Nous n’en doutons point, ce ſera le premier langage des colons. Mais à la fin, & bientôt, cet ordre de choſes ſera chéri par ceux même qu’il aura d’abord le plus révoltés. Éclairés par les lumières publiques & par l’expérience, ils ſentiront que la facilité de ne pas payer leur étoit onéreuſe, & qu’ils ne trouvoient du crédit qu’en l’achetant à un prix qui balançât le riſque de leur prêter.
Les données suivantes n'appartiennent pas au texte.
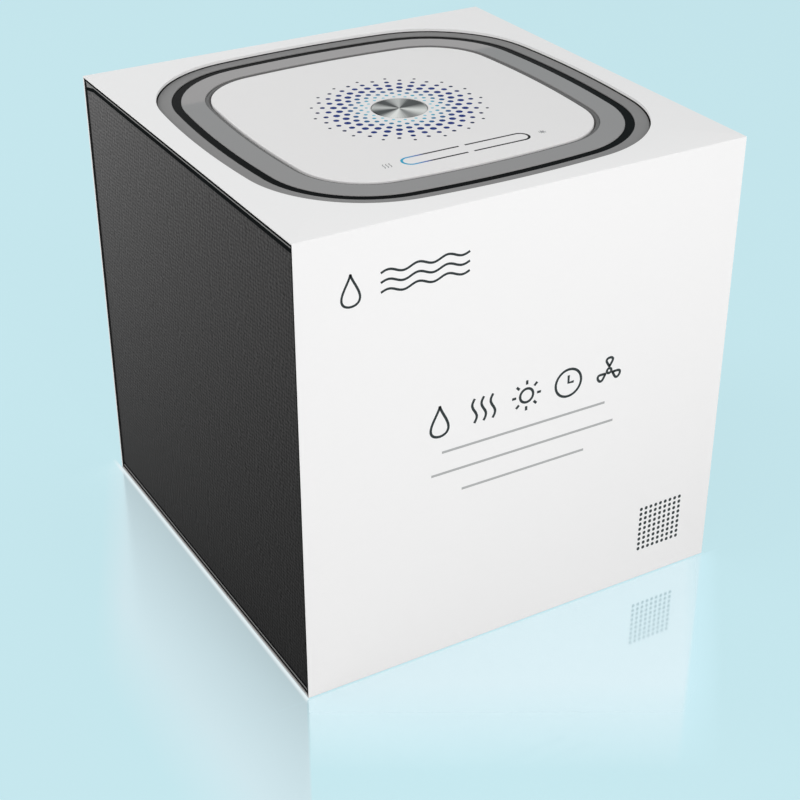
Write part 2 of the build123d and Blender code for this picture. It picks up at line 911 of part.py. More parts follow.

Les tempéramens qui pouvoient convenir au premier âge des colonies, ſeroient de nos jours une foibleſſe impardonnable. Jamais ces établiſſemens ne proſpéreront convenablement que les moyens d’exploitation ne ſe multiplient, & ils ne ſe multiplieront que lorſque le créancier pourra prendre une confiance entière en ſon débiteur. Renverſez le ſyſtême favorable à l’impéritie, à la témérité, à la mauvaiſe foi : bientôt tout changera de face. Le négociant de l’Europe qui ne fait aujourd’hui qu’en tremblant de foibles avances au cultivateur de l’Amérique, ne verra pas un meilleur emploi de ſes capitaux. Avec de plus grands ſecours, il ſe formera d’autres plantations. Les anciennes acquerront une valeur nouvelle. Les iſles Françoiſes atteindront enfin au degré de fortune où la richeſſe de leur loi les appelle vainement depuis ſi longtems. Si, malgré les progrès des connoiſſances, la cour de Verſailles n’imaginoit pas une légiſlation plus ſavante & plus parfaite que celle qui eſt établie dans les poſſeſſions Angloiſes & Hollandoiſes, il ne faudroit pas balancera l’adopter. Déjà les trois puiſſances ont d’autres traits de conformité dans leurs principes. Elles ont également concentré les liaiſons de leurs établiſſemens du Nouveau-Monde dans la métropole.